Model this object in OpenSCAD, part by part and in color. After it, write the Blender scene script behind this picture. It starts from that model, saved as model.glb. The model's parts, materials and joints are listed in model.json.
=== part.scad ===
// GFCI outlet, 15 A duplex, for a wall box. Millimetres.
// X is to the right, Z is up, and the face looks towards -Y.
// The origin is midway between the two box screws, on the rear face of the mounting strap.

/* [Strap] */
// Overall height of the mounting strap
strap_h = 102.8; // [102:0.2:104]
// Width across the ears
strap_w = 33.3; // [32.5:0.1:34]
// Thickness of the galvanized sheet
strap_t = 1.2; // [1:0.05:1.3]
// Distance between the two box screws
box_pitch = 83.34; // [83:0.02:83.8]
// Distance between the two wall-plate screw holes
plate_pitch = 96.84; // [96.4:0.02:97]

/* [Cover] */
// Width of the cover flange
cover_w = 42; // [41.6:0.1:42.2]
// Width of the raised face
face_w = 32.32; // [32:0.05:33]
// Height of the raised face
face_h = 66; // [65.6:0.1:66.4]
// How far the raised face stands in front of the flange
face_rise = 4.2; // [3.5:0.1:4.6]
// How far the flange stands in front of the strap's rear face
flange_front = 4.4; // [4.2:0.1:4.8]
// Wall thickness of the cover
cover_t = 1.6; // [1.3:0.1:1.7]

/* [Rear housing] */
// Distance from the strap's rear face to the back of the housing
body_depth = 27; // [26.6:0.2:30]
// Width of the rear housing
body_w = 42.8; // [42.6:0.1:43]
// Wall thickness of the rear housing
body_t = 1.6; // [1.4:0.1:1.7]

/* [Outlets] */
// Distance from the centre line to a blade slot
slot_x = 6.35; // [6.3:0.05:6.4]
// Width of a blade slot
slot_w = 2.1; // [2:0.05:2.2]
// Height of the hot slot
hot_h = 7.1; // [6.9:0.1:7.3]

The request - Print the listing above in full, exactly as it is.

Task output -
Model this object in OpenSCAD, part by part and in color. After it, write the Blender scene script behind this picture. It starts from that model, saved as model.glb. The model's parts, materials and joints are listed in model.json.
=== part.scad ===
// GFCI outlet, 15 A duplex, for a wall box. Millimetres.
// X is to the right, Z is up, and the face looks towards -Y.
// The origin is midway between the two box screws, on the rear face of the mounting strap.

/* [Strap] */
// Overall height of the mounting strap
strap_h = 102.8; // [102:0.2:104]
// Width across the ears
strap_w = 33.3; // [32.5:0.1:34]
// Thickness of the galvanized sheet
strap_t = 1.2; // [1:0.05:1.3]
// Distance between the two box screws
box_pitch = 83.34; // [83:0.02:83.8]
// Distance between the two wall-plate screw holes
plate_pitch = 96.84; // [96.4:0.02:97]

/* [Cover] */
// Width of the cover flange
cover_w = 42; // [41.6:0.1:42.2]
// Width of the raised face
face_w = 32.32; // [32:0.05:33]
// Height of the raised face
face_h = 66; // [65.6:0.1:66.4]
// How far the raised face stands in front of the flange
face_rise = 4.2; // [3.5:0.1:4.6]
// How far the flange stands in front of the strap's rear face
flange_front = 4.4; // [4.2:0.1:4.8]
// Wall thickness of the cover
cover_t = 1.6; // [1.3:0.1:1.7]

/* [Rear housing] */
// Distance from the strap's rear face to the back of the housing
body_depth = 27; // [26.6:0.2:30]
// Width of the rear housing
body_w = 42.8; // [42.6:0.1:43]
// Wall thickness of the rear housing
body_t = 1.6; // [1.4:0.1:1.7]

/* [Outlets] */
// Distance from the centre line to a blade slot
slot_x = 6.35; // [6.3:0.05:6.4]
// Width of a blade slot
slot_w = 2.1; // [2:0.05:2.2]
// Height of the hot slot
hot_h = 7.1; // [6.9:0.1:7.3]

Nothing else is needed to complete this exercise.